Des solutions sans gaz et 100% renouvelables existent !
Hydro-Québec devrait maintenant mettre fin à son entente avec Énergir et se concentrer sur d’autres solutions aux problèmes climatiques et à la gestion des pointes de demande d’électricité. Les groupes rappellent que la fine pointe de demande en électricité au Québec est en moyenne de moins de cent heures par année. Hydro-Québec devrait, entre autres, intensifier ses efforts pour promouvoir l’installation de thermopompes à climat froid et d’accumulateurs de chaleur, deux technologies éprouvées qu’elle maîtrise et dont elle assure déjà la promotion. Hydro-Québec pourrait déjà offrir le chauffage 100 % électrique en incorporant des technologies qui lui permettront de gérer les pointes de demande, sans avoir recours au gaz fossile. La société d’état a déjà ces technologies en main ; elle en fait d’ailleurs la promotion et la commercialisation entre autres par le biais de ses filiales Hilo et Evlo et de subventions qui existent pour les thermopompes et les accumulateurs de chaleur. Pourquoi a-t-elle décidé de privilégier l’entreprise privée Énergir plutôt que ces technologies novatrices qu’elle maîtrise déjà ?
Il est temps pour Hydro-Québec de devenir le vaisseau amiral de l’électrification dont le Québec a besoin pour réussir sa transition. Le premier geste à poser pour y parvenir est d’arrêter de servir de cheval de Troie pour le gaz dans les bâtiments.

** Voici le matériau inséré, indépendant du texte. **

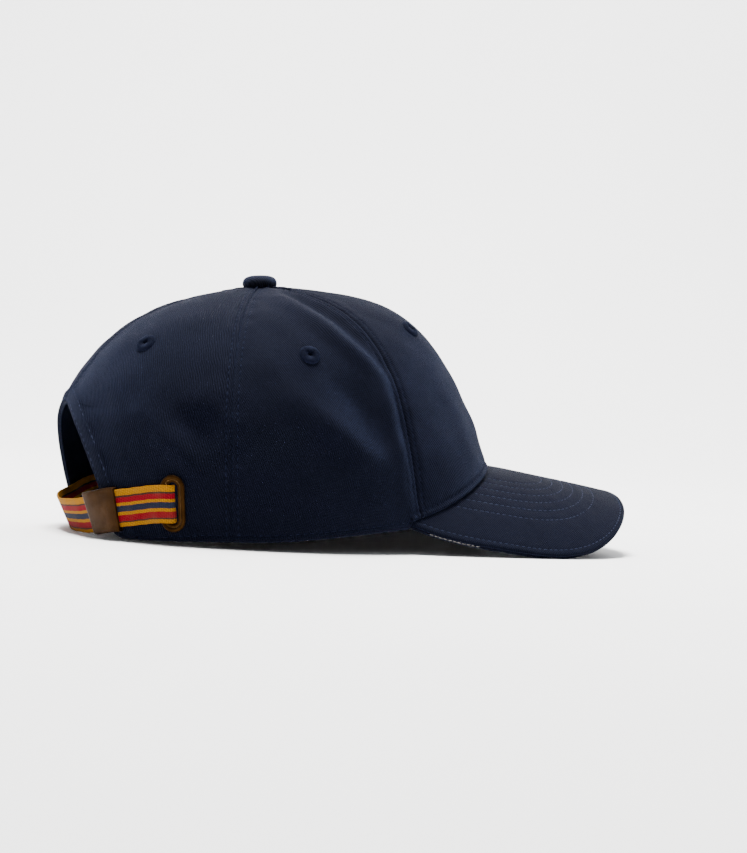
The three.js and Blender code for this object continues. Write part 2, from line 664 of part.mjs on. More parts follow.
// Points round a slot with round ends, for a half width, at a depth
function stadium(halfWidth, depth) {
  const halfStraight = (GROMMET_LENGTH - GROMMET_WIDTH) / 2;
  const points = [];
  for (let i = 0; i < ROUND_STEPS; i += 1) {
    const turn = (2 * Math.PI * (i + 0.5)) / ROUND_STEPS;
    const end = Math.sin(turn) > 0 ? halfStraight : -halfStraight;
    points.push(new THREE.Vector3(halfWidth * Math.cos(turn), end + halfWidth * Math.sin(turn), depth));
  }
  return points;
}

// The rim's section, from its outside edge in to the slot, as shares of the band's width and rise
const GROMMET_RIM = [
  { across: 0, up: 0 },
  { across: 0, up: 0.5 },
  { across: 0.2, up: 1 },
  { across: 0.45, up: 1 },
  { across: 0.6, up: 0.55 },
  { across: 1, up: 0.35 },
];
const GROMMET_LINER = 0.8;

function grommetGeometry(frame) {
  const edge = GROMMET_WIDTH / 2;
  const slot = edge - GROMMET_BAND;
  const backEdge = edge - GROMMET_BAND / 3;
  const backSeat = -CLOTH - 2.4 * SEAM_GAP;
  const backFace = backSeat - GROMMET_RISE / 2;
  const rim = GROMMET_RIM.map(({ across, up }) => [
    edge - GROMMET_BAND * across,
    SEAM_GAP + GROMMET_RISE * up,
  ]);
  const section = [
    [slot, backFace],
    [backEdge, backFace],
    [backEdge, backSeat],
    [slot + GROMMET_LINER, backSeat],
    [slot + GROMMET_LINER, SEAM_GAP],
    ...rim,
  ];
  const rings = section.map(([halfWidth, depth]) => stadium(halfWidth, depth));
  return sweep(rings, true).applyMatrix4(frame);
}

function grommetHole(frame) {
  const halfWidth = GROMMET_WIDTH / 2 - GROMMET_BAND + GROMMET_LINER + SEAM_GAP;
  return sweep([stadium(halfWidth, -4 * CLOTH), stadium(halfWidth, 4 * CLOTH)], false).applyMatrix4(frame);
}

// The strap's way through the slot, seen along the cloth: from inside the cap, out over the grommet's rim
const STRAP_THREADING = [
  { along: 0.62, out: -1.1 },
  { along: 0.32, out: -1.1 },
  { along: 0.15, out: -1 },
  { along: 0.06, out: -0.62 },
  { along: 0, out: -0.05 },
  { along: -0.09, out: 0.5 },
  { along: -0.2, out: 0.84 },
  { along: -0.36, out: 0.97 },
  { along: -0.56, out: 0.9 },
];

// A station of the strap: its middle, its way up across the width, and its way out
function strapStations(frame) {
  const middleOut = (SEAM_GAP - CLOTH) / 2;
  const clearHalf = CLOTH / 2 + SEAM_GAP + GROMMET_RISE + STRAP_THICKNESS / 2 + STRAP_REST;
  const up = new THREE.Vector3().setFromMatrixColumn(frame, 1);
  const place = (along, out) => new THREE.Vector3(along, 0, out).applyMatrix4(frame);
  const threaded = STRAP_THREADING[0];
  const tailStart = threaded.along * GROMMET_WIDTH;
  const stations = [];
  for (let i = 0; i < STRAP_TAIL_STEPS; i += 1) {
    const ahead = tailStart + STRAP_TAIL * (1 - i / STRAP_TAIL_STEPS);
    const bend = (ahead ** 2 - tailStart ** 2) / (2 * CROWN_HALF_WIDTH);
    stations.push({ middle: place(ahead, middleOut + threaded.out * clearHalf - bend), up, standOff: 0 });
  }
  for (const row of STRAP_THREADING) {
    const middle = place(row.along * GROMMET_WIDTH, middleOut + row.out * clearHalf);
    stations.push({ middle, up, standOff: 0 });
  }
  const ascending = [...STRAP_ROUTE].reverse();
  const column = (name) => smoothCurve(ascending.map((row) => row.share), ascending.map((row) => row[name]));
  const height = column("height");
  const lean = column("lean");
  const off = column("off");
  const inside = column("inside");
  const rest = SEAM_GAP + STRAP_THICKNESS / 2 + PANEL_PUFF;
  const passage = CLOTH + 2 * SEAM_GAP + STRAP_THICKNESS + PANEL_PUFF;
  const first = STRAP_ROUTE[0].share - 0.05;
  for (let i = 0; i <= STRAP_STEPS; i += 1) {
    const share = lerp(first, -1, i / STRAP_STEPS);
    const bearing = share > 0 ? share * GROMMET_BEARING : share * STRAP_ANCHOR_BEARING;
    const turn = strapAngle(bearing);
    const level = height(share) * GROMMET_LIFT;
    const outwards = new THREE.Vector3(Math.cos(rad(turn)), Math.sin(rad(turn)), 0);
    const standOff = rest + off(share) * STRAP_WIDTH - inside(share) * passage;
    const middle = smoothCrown(turn, stepAtHeight(turn, level)).addScaledVector(outwards, standOff);
    middle.z = level;
    const leaning = new THREE.Vector3(0, 0, 1).addScaledVector(outwards, Math.tan(rad(lean(share))));
    stations.push({ middle, up: leaning.normalize(), standOff });
  }
  return stations;
}

// Stations with their way along and out, square to each other
function squared(stations) {
  return stations.map((station, i) => {
    const before = stations[Math.max(i - 1, 0)].middle;
    const after = stations[Math.min(i + 1, stations.length - 1)].middle;
    const along = after.clone().sub(before).normalize();
    const up = station.up.clone().addScaledVector(along, -station.up.dot(along)).normalize();
    return { ...station, up, out: up.clone().cross(along) };
  });
}

function bandRing(station, width, thickness, shift) {
  const corner = (across, deep) =>
    station.middle
      .clone()
      .addScaledVector(station.up, (across * width) / 2)
      .addScaledVector(station.out, shift + (deep * thickness) / 2);
  return [corner(-1, 1), corner(1, 1), corner(1, -1), corner(-1, -1)];
}

function strapGeometry(stations) {
  return sweep(stations.map((station) => bandRing(station, STRAP_WIDTH, STRAP_THICKNESS, 0)), false);
}

// The stations within half a length of a place on the strap, with exact ends
function stretchOfStrap(stations, bearing, length) {
  const target = strapAngle(bearing);
  const turnOf = (station) => THREE.MathUtils.radToDeg(Math.atan2(station.middle.y, station.middle.x));
  let nearest = 0;
  stations.forEach((station, i) => {
    if (Math.abs(turnOf(station) - target) < Math.abs(turnOf(stations[nearest]) - target)) nearest = i;
  });
  const distances = [0];
  for (let i = 1; i < stations.length; i += 1) {
    distances.push(distances[i - 1] + stations[i].middle.distanceTo(stations[i - 1].middle));
  }
  const at = (distance) => {
    let i = 0;
    while (i < stations.length - 2 && distances[i + 1] < distance) i += 1;
    const t = (distance - distances[i]) / (distances[i + 1] - distances[i]);
    const mix = (name) => stations[i][name].clone().lerp(stations[i + 1][name], t);
    const standOff = lerp(stations[i].standOff, stations[i + 1].standOff, t);
    return { middle: mix("middle"), up: mix("up").normalize(), out: mix("out").normalize(), standOff };
  };
  const start = distances[nearest] - length / 2;
  return Array.from({ length: BUCKLE_STEPS + 1 }, (_, i) => at(start + (length * i) / BUCKLE_STEPS));
}

// Buckle: a folded brass sleeve that follows the strap inside it
function buckleGeometry(stations) {
  const stretch = stretchOfStrap(stations, BUCKLE_BEARING, BUCKLE_LENGTH);
  const cavity = STRAP_THICKNESS + 2 * BUCKLE_CLEARANCE;
  const longer = stretchOfStrap(stations, BUCKLE_BEARING, BUCKLE_LENGTH + 2);
  const sleeve = (places, width, thickness) =>
    sweep(places.map((station) => bandRing(station, width, thickness, 0)), false);
  const shell = sleeve(stretch, BUCKLE_WIDTH, cavity + 2 * BUCKLE_PLATE);
  return cut(shell, [sleeve(longer, BUCKLE_WIDTH - 2 * BUCKLE_PLATE, cavity)]);
}

// Buckle loop: a short cloth tab, sewn inside the right back panel, that ends behind the buckle
function loopGeometry(stations) {
  const stretch = stretchOfStrap(stations, BUCKLE_BEARING + LOOP_TURN, LOOP_LENGTH);
  const behind = STRAP_THICKNESS / 2 + BUCKLE_CLEARANCE + BUCKLE_PLATE + SEAM_GAP + LOOP_THICKNESS / 2;
  const rings = stretch.map((station, i) => {
    const insideCloth = station.standOff + CLOTH + 2 * SEAM_GAP + LOOP_THICKNESS / 2;
    const shift = lerp(insideCloth, behind, smoothstep(i / (stretch.length - 1), LOOP_BEND_START, 1));
    return bandRing(station, LOOP_WIDTH, LOOP_THICKNESS, -shift);
  });
  return sweep(rings, false);
}

// All pieces in the crown's own frame, with its rim level
const openingBlock = openingCutter();
const eyelets = eyeletPlaces();
const slotFrame = grommetFrame();
const strapLine = squared(strapStations(slotFrame));
const pieces = [];
for (const panel of PANELS) {
  for (const side of SIDES) {
    const own = eyelets.filter(({ name }) => name === `${panel.name}_${side.name}`);
    const tools = own.map(({ frame }) => eyeletHole(frame));
    if (panel.name === "back") tools.push(openingBlock);
    if (panel.name === "back" && side.name === "right") tools.push(grommetHole(slotFrame));
    const geometry = cut(panelGeometry(panel, side.sign), tools);
    pieces.push({ name: `panel_${panel.name}_${side.name}`, geometry, material: NAVY, isSoft: true });
  }
}
for (const { name, frame } of eyelets) {
  pieces.push({ name: `eyelet_${name}`, geometry: eyeletGeometry(frame), material: NAVY_THREAD });
}
const lowerCoverTop = PEAK_UPPER_COVER + SEAM_GAP;
const peakUpper = peakGeometry(0, PEAK_UPPER_COVER);
const peakLower = peakGeometry(lowerCoverTop, lowerCoverTop + PEAK_LOWER_COVER);
pieces.push(
  { name: "button", geometry: buttonGeometry(), material: NAVY },
  { name: "peak_upper", geometry: peakUpper, material: NAVY },
  { name: "peak_lower", geometry: peakLower, material: NAVY_UNDER, isSoft: true },
  { name: "grommet", geometry: grommetGeometry(slotFrame), material: ANTIQUE_BRASS },
  { name: "strap", geometry: strapGeometry(strapLine), material: STRIPED_WEBBING, isSoft: true },
  { name: "buckle", geometry: buckleGeometry(strapLine), material: ANTIQUE_BRASS },
  { name: "buckle_loop", geometry: loopGeometry(strapLine), material: NAVY_UNDER, isSoft: true },
);

// The cap tips until it stands on its strap at the back and its peak in front
function lowest(tilt, isInFront) {
  const sine = Math.sin(tilt);
  const cosine = Math.cos(tilt);
  let least = Infinity;
  for (const { geometry } of pieces) {
    const { array } = geometry.getAttribute("position");
    for (let i = 0; i < array.length; i += 3) {
      if (array[i] > 0 === isInFront) least = Math.min(least, array[i] * sine + array[i + 2] * cosine);
    }
  }
  return least;
}

let tilt = 0;
for (let i = 0; i < HALVINGS; i += 1) {
  tilt += (lowest(tilt, false) - lowest(tilt, true)) / (CROWN_BACK_REACH + CROWN_FRONT_REACH);
}
const onTheFloor = new THREE.Matrix4().makeRotationY(-tilt).setPosition(0, 0, -PRESS - lowest(tilt, false));

// The floor, as a block that flattens the cloth where the cap stands on it
const floorSize = 4 * CROWN_FRONT_REACH;
const floor = new THREE.BoxGeometry(floorSize, floorSize, CROWN_HEIGHT).translate(0, 0, -CROWN_HEIGHT / 2);
const cap = new THREE.Group();
for (const { name, geometry, material, isSoft } of pieces) {
  const standing = geometry.applyMatrix4(onTheFloor);
  standing.computeBoundingBox();
  const isPressed = isSoft && standing.boundingBox.min.z < 0;
  const mesh = new THREE.Mesh(isPressed ? cut(standing, [floor]) : standing, material);
  mesh.name = name;
  cap.add(mesh);
}

// The origin is on the floor under the middle of the cap
const box = new THREE.Box3().setFromObject(cap);
const centre = box.getCenter(new THREE.Vector3());
for (const mesh of cap.children) mesh.geometry.translate(-centre.x, -centre.y, 0);

export default cap;
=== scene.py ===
import math

import bpy
import numpy as np
from mathutils import Matrix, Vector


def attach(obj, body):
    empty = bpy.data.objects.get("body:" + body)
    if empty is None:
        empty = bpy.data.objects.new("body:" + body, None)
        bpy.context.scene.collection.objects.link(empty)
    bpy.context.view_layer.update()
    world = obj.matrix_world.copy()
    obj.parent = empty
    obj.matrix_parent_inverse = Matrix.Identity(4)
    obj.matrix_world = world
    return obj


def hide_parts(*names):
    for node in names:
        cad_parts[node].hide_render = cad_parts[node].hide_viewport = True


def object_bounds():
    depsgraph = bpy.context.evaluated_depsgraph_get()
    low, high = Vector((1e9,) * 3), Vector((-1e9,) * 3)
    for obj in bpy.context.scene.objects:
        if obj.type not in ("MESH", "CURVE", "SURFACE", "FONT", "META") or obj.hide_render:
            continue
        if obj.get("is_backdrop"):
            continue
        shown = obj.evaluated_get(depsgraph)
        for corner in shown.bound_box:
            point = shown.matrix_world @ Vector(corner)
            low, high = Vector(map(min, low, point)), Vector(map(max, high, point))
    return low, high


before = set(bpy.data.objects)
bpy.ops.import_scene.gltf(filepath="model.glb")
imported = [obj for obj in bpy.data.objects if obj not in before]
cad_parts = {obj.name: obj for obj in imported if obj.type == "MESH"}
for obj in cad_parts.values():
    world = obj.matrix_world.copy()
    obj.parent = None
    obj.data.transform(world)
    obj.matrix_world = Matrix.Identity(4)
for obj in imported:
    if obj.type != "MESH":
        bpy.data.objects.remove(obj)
bounds_at_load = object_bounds()
rng = np.random.default_rng(7)

# Crown
FRONT_REACH = 110
BACK_REACH = 95.4
HALF_WIDTH = 86.8
HEIGHT = 115.2
SQUARENESS = 2.13
CLOTH = 1.6
PUFF = 1.2
FRONT_SEAM = 56.1
REAR_SEAM = 115.3
REAR_SWING = 2.3
SEAM_GAP = 0.3
SEAM_OVERLAP = 0.12
STEM_RADIUS = 2.6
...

Ce blogue est co-signé par Patrick Bonin, responsable de la campagne Climat-Énergie à Greenpeace Canada, Jean-Pierre Finet, analyste au Regroupement des organismes envionnementaux en énergie (ROEÉ), Émmanuelle Rancourt, chargée de projet experte Énergie à Nature Québec et Jacques Rousseau, secrétaire général au Regroupement vigilance hydrocarbures Québec (RVHQ).